You travel to another city on a business trip, say, to visit a trade show the next day. Same country or different doesn't matter but let's assume you speak the language. You check in your hotel. You have a free evening and go exploring. You go to the hotels bar or another bars, inns, taverns, pubs. What will happen? Exactly nothing. You will probably a have a drink or three alone, or if you don't drink alcohol it will be even more boring, have some dinner, perhaps sight-see as long as it is not dark then retire to your room early because you are bored. The point is, nobody will socialize with you, nor give you the signs that you are welcome to socialize with them. You will get to know exactly zero locals. You will not participate in their lives. You will be an outsider, it will feel like staring at an aquarium. You sit in a bar in a corner, nursing a beer, while you watch the locals come and go, greet each other, chat with each other, while they ignore your existence. A pretty sad thing actually. They seem to have zero interest in getting to know a non-local. You may even get suspicious glances, as they are used to knowing all the faces in their bar, or because simply you radiate those I-don't-belong-here signals. A pretty sad thing overall.
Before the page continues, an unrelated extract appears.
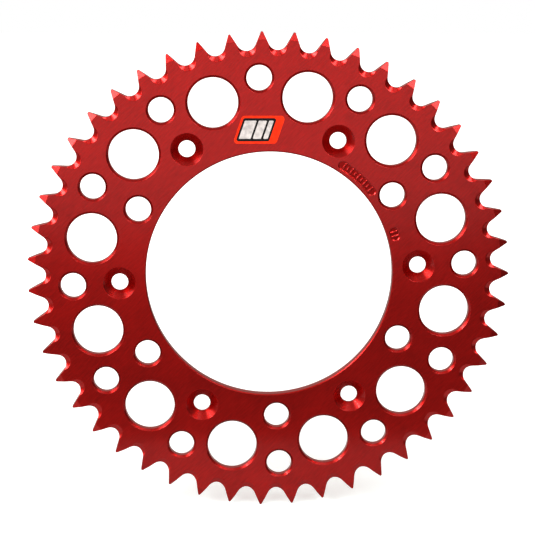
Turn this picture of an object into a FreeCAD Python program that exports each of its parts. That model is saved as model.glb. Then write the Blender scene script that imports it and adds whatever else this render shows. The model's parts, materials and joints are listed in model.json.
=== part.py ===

In fiction this is so different... not only the lively taverns in Tolkienesque fiction where travellers immediate come together and entertain each other with stories, but even in modern, James Bondesque fiction there are things happening in hotel bars after the elegant secret agent checks in, friends and enemies made, pick-ups attempted and so on. There is a social life going on.
Why is it so, or what conditions would make it different? I have exactly one experience when it was not so. We were in a classic outback, behind the beyond farmer town, and we were 10 people canooing down the river. Apparently people in more boring, small-town places are more interested about outsiders, and larger groups mix easier than one lone traveller with a whole bar. If I remember right, we were largely discussing amongst each other and basically the locals overheard us and pitched in. Perhaps such conversation-starter signals are necessary.
As of now it feels like the precondition for getting to know people is to be with people I already know. This also means sticking to cities where acquaintances live in. This sounds too limiting.
In my experience hostels are a lot more like the fictional bars you describe.
I can confirm this. I stayed in a hostel in London for a week last month, and got way more social interaction than I was expecting and about as much as my introverted self could stand. Including one invitation to dinner that may or may not have been a date.